Read the lines below. Copy out any that hold the string "return".
— BEGIN Raw data —
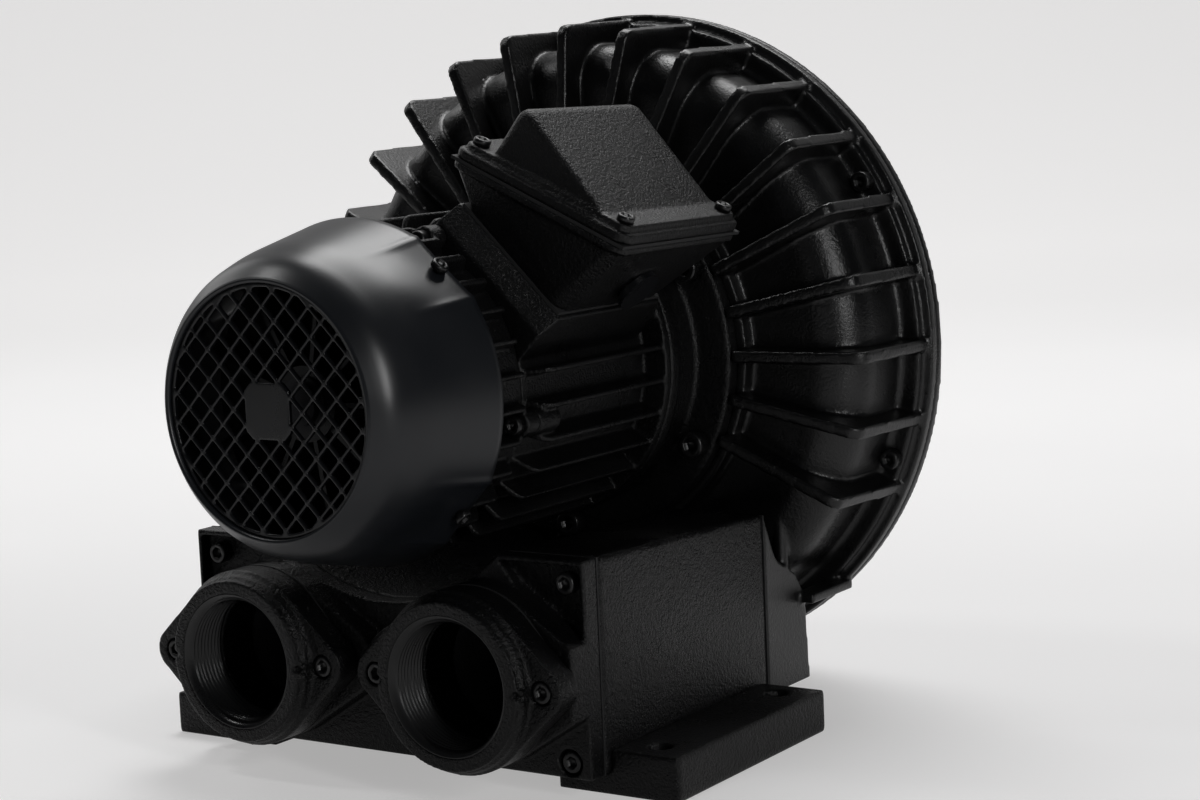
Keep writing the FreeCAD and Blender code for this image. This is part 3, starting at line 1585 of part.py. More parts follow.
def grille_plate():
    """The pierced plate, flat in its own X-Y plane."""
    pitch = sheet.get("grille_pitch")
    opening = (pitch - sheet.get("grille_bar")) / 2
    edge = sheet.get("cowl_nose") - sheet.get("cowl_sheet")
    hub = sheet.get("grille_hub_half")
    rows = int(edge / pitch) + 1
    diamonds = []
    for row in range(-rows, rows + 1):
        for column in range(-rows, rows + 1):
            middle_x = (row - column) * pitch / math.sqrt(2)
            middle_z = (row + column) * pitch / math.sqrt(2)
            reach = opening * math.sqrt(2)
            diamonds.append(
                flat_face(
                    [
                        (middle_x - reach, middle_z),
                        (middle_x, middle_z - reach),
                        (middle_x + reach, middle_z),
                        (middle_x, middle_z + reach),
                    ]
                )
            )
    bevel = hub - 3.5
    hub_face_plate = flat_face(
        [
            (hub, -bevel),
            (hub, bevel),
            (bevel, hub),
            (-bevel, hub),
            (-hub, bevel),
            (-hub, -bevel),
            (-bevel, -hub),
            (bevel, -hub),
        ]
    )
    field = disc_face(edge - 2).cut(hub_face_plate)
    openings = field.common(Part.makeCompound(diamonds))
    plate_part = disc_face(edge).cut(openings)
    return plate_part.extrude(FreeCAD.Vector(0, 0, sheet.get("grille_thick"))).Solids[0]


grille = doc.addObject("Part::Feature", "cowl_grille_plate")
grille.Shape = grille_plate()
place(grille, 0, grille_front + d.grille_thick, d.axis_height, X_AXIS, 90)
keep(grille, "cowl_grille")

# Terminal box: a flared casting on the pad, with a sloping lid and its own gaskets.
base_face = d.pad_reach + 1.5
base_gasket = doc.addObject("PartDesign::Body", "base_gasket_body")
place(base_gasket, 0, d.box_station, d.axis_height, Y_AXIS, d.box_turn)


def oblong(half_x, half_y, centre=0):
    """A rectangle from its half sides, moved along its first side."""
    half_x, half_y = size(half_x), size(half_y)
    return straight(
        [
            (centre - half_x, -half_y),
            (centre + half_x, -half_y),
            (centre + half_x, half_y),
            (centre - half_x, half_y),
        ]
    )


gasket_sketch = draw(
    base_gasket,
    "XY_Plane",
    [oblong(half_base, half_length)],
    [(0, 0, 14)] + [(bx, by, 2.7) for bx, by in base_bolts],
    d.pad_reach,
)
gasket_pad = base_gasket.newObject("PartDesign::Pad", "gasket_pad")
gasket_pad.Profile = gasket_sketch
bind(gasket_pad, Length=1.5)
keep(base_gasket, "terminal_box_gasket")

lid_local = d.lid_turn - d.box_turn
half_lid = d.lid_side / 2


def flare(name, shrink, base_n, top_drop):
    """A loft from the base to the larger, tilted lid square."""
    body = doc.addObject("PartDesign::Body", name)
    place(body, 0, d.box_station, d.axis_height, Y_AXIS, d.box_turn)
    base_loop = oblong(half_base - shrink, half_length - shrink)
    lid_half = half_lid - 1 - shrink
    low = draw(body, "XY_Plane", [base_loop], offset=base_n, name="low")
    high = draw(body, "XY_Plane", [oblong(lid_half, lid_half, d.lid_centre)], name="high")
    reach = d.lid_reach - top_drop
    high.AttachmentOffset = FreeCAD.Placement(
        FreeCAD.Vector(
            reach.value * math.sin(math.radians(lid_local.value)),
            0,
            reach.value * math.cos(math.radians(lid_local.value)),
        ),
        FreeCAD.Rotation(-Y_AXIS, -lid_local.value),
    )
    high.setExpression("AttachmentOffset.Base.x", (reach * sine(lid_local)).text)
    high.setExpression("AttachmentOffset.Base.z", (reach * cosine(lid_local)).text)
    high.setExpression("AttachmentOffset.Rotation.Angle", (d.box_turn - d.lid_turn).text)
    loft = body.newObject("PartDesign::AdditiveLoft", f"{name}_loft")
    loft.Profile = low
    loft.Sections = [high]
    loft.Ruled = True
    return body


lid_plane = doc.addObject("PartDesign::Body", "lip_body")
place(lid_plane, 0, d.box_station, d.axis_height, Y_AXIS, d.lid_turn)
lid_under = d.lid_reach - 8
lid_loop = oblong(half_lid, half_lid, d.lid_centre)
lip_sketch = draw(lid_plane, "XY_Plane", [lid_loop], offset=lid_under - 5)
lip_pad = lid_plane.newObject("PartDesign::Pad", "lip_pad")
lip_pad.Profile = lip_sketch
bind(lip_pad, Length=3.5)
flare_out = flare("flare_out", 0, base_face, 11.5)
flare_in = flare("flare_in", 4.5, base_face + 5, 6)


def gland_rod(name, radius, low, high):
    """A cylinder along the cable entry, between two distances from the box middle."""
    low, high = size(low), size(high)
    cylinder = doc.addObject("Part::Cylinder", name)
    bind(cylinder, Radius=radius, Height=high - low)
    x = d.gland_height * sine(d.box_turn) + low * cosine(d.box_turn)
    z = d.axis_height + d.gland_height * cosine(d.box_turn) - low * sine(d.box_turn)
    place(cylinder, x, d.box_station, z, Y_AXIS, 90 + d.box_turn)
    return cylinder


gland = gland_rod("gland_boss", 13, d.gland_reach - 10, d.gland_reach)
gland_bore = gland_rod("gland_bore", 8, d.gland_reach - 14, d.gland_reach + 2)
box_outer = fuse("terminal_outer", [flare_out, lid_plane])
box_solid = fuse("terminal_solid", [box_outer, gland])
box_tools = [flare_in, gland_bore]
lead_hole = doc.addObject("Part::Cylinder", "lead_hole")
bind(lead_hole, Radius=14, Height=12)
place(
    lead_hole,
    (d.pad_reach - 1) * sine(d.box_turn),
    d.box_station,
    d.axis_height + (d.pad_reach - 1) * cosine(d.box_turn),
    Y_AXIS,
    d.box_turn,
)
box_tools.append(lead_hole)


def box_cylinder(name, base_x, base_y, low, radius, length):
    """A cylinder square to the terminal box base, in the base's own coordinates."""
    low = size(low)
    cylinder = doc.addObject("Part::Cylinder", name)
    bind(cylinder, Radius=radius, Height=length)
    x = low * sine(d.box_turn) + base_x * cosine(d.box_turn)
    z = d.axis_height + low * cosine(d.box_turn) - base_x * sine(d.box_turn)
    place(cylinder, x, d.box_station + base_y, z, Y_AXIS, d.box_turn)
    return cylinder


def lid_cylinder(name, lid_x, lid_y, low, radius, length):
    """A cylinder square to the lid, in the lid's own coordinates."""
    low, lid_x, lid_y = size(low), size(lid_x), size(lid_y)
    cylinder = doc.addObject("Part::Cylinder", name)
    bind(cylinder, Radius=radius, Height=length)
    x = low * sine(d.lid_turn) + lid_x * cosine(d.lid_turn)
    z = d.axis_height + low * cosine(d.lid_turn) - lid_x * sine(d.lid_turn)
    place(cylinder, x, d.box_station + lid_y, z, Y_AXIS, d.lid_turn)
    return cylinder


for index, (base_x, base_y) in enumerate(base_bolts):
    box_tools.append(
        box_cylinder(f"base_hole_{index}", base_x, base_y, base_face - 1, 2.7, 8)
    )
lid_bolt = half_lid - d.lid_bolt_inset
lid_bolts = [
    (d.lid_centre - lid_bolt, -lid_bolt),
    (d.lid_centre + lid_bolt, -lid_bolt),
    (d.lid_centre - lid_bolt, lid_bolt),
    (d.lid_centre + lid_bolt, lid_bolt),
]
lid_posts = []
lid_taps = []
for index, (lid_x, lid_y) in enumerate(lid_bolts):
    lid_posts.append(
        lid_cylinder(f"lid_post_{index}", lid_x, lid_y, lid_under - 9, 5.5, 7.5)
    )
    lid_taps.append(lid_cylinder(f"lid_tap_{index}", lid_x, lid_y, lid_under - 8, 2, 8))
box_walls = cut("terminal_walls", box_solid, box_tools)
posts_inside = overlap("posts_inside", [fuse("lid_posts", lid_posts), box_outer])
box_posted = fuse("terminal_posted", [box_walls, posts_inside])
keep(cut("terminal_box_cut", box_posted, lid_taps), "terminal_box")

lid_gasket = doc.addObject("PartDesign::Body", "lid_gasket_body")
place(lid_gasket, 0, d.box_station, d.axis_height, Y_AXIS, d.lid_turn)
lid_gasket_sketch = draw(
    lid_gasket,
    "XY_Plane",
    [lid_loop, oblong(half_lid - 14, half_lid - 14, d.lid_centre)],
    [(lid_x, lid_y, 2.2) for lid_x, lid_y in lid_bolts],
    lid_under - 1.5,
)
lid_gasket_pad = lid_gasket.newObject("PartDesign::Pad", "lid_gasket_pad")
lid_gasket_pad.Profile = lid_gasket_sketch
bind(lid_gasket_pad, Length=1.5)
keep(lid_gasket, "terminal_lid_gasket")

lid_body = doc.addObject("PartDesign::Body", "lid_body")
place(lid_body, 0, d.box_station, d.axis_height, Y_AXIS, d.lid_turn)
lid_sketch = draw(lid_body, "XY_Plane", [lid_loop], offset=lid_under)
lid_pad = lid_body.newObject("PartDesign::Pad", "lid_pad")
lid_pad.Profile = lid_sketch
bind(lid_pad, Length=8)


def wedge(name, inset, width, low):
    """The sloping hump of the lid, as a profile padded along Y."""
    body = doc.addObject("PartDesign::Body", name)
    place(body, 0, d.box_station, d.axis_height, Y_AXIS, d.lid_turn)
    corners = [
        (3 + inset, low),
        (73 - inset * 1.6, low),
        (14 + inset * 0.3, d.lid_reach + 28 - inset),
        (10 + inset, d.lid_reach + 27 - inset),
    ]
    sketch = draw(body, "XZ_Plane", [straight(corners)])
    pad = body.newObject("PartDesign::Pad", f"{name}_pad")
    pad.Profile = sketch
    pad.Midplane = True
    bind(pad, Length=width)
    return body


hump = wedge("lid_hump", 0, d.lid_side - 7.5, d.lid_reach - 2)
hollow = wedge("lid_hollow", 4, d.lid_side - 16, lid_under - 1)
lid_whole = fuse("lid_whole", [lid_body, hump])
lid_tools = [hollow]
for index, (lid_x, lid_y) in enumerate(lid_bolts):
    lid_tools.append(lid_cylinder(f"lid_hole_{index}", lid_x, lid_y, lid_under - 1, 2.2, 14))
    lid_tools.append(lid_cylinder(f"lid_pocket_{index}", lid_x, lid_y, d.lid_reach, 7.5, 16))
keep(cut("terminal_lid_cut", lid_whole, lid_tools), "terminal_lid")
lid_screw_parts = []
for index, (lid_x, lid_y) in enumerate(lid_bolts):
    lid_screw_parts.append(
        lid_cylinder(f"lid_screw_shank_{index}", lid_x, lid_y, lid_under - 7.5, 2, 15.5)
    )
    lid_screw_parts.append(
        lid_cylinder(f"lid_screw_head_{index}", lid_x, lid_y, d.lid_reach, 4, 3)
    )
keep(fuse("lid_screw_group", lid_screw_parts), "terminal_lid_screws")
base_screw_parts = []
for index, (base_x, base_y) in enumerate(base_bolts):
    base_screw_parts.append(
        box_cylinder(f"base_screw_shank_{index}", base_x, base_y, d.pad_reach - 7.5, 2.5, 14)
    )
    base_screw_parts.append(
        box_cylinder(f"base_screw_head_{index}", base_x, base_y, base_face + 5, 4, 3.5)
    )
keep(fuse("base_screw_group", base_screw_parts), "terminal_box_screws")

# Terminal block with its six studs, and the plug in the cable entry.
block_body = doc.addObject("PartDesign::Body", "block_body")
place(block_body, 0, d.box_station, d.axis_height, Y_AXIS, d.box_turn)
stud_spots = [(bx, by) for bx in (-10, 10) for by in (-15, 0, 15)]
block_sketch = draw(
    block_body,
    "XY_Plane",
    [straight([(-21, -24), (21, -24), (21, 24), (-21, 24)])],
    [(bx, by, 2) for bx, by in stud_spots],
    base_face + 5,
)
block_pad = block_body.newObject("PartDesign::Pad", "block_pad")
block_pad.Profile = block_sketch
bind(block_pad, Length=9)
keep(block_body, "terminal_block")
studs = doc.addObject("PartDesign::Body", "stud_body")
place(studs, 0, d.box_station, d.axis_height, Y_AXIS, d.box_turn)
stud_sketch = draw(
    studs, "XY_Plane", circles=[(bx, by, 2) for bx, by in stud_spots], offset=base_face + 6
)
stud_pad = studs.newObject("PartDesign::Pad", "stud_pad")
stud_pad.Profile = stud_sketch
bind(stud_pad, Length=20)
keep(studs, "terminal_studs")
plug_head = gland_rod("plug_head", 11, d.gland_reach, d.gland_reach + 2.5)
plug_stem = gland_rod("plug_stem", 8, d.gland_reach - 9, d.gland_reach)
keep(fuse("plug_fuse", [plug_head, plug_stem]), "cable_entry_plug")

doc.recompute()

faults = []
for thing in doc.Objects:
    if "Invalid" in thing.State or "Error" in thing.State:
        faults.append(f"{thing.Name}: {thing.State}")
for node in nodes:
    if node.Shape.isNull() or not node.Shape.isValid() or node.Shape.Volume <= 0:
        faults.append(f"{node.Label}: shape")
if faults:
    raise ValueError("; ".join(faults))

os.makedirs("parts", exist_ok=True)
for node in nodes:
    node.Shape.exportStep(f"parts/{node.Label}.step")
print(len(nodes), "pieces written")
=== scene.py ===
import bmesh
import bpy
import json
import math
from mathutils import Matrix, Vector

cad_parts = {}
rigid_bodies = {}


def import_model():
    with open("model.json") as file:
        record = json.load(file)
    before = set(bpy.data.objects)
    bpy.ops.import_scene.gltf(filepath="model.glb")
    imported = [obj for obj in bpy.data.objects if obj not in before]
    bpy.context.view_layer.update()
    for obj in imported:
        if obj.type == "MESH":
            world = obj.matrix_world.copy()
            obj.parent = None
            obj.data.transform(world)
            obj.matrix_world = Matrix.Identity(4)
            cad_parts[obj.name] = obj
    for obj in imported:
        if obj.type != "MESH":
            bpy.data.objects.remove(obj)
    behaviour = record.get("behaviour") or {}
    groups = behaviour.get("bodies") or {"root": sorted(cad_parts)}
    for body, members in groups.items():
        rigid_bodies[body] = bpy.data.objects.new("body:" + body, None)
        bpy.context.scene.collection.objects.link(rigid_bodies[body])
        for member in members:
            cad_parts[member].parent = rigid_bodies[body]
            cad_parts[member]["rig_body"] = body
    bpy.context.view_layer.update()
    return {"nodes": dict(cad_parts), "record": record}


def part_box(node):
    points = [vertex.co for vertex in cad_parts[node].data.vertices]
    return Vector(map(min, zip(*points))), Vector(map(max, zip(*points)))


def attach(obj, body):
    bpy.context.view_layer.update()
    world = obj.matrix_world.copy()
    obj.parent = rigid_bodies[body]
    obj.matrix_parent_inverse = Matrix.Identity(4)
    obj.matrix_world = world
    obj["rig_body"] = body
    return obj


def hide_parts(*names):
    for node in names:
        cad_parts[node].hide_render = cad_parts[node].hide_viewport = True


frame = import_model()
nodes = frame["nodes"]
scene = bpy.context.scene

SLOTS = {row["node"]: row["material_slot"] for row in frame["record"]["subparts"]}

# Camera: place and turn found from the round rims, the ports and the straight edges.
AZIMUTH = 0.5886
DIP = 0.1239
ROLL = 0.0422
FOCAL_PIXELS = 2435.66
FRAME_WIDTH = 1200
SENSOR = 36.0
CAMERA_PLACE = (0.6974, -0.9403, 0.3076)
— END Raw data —
**Full answer**
    return plate_part.extrude(FreeCAD.Vector(0, 0, sheet.get("grille_thick"))).Solids[0]
    return straight(
    return body
    return cylinder
    return cylinder
    return cylinder
    return body
    return {"nodes": dict(cad_parts), "record": record}
    return Vector(map(min, zip(*points))), Vector(map(max, zip(*points)))
    return obj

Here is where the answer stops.